* DATA EXTRACT
****************************************

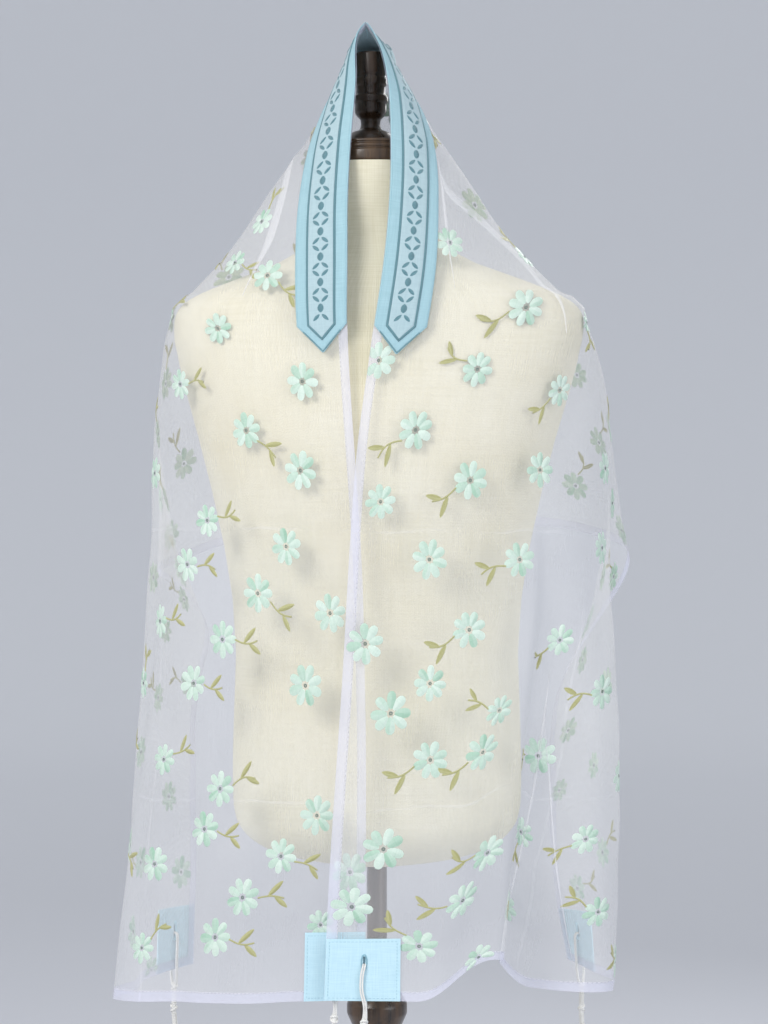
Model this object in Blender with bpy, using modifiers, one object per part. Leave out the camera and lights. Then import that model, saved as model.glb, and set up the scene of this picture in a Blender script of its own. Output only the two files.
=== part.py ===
# Tallit prayer shawl of sheer cloth, draped over a limbless dress form.
# The shawl is one rectangle of cloth. The middle of its top edge hangs over the turned finial,
# both halves come down the front, and the cloth wraps round each shoulder to the back.
# +Z is up and the front faces -Y. The origin is on the floor, on the axis of the pole.
# Sizes are in millimetres. A drop is a distance below the apex of the cloth.

import math
from collections import namedtuple

import bmesh
import bpy
import numpy as np
from mathutils import Matrix, Vector

MM = 0.001
APEX_HEIGHT = 1560.0                 # the apex above the floor
CLOTH_LENGTH = 1830.0                # the cut, along the top edge
CLOTH_DEPTH = 500.0                  # the cut, from the top edge to the bottom edge
HALF = CLOTH_LENGTH / 2
WALL = 1.2                           # thickness of every sewn layer
SEAM_GAP = 0.3                       # between pieces that touch
REST_GAP = 1.6                       # between the cloth and the form that it rests on

BAND_WIDTH = 54.0                    # neckband, from the top edge inwards
BAND_SHOULDER = 302.0                # where the point at each end begins, from the middle
BAND_POINT = BAND_WIDTH / 2
PATCH = 64.0                         # corner patch, square
HOLE_IN = 33.0                       # buttonhole, from the long edge of the cloth
HOLE_UP = 40.0                       # and from the short edge
HOLE_RADIUS = 4.0

SHOULDER = (260.0, 200.0)            # place in the flat cloth that lies on a shoulder's tip
NECK_SHIFT = -3.0                    # how far right of the pole's axis the neck stands
FINIAL_SHIFT = -6.0                  # and the finial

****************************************

* WRITTEN INSTRUCTION
Would you reproduce the material above in full, exactly as given?

* CORRECT OUTPUT
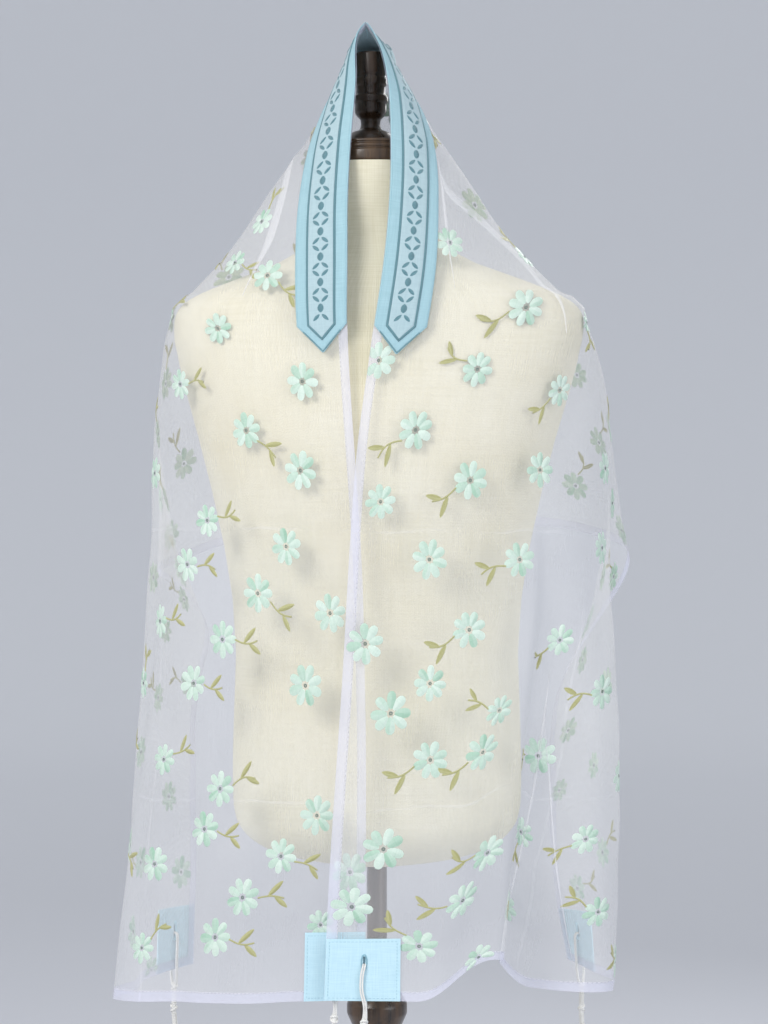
Model this object in Blender with bpy, using modifiers, one object per part. Leave out the camera and lights. Then import that model, saved as model.glb, and set up the scene of this picture in a Blender script of its own. Output only the two files.
=== part.py ===
# Tallit prayer shawl of sheer cloth, draped over a limbless dress form.
# The shawl is one rectangle of cloth. The middle of its top edge hangs over the turned finial,
# both halves come down the front, and the cloth wraps round each shoulder to the back.
# +Z is up and the front faces -Y. The origin is on the floor, on the axis of the pole.
# Sizes are in millimetres. A drop is a distance below the apex of the cloth.

import math
from collections import namedtuple

import bmesh
import bpy
import numpy as np
from mathutils import Matrix, Vector

MM = 0.001
APEX_HEIGHT = 1560.0                 # the apex above the floor
CLOTH_LENGTH = 1830.0                # the cut, along the top edge
CLOTH_DEPTH = 500.0                  # the cut, from the top edge to the bottom edge
HALF = CLOTH_LENGTH / 2
WALL = 1.2                           # thickness of every sewn layer
SEAM_GAP = 0.3                       # between pieces that touch
REST_GAP = 1.6                       # between the cloth and the form that it rests on

BAND_WIDTH = 54.0                    # neckband, from the top edge inwards
BAND_SHOULDER = 302.0                # where the point at each end begins, from the middle
BAND_POINT = BAND_WIDTH / 2
PATCH = 64.0                         # corner patch, square
HOLE_IN = 33.0                       # buttonhole, from the long edge of the cloth
HOLE_UP = 40.0                       # and from the short edge
HOLE_RADIUS = 4.0

SHOULDER = (260.0, 200.0)            # place in the flat cloth that lies on a shoulder's tip
NECK_SHIFT = -3.0                    # how far right of the pole's axis the neck stands
FINIAL_SHIFT = -6.0                  # and the finial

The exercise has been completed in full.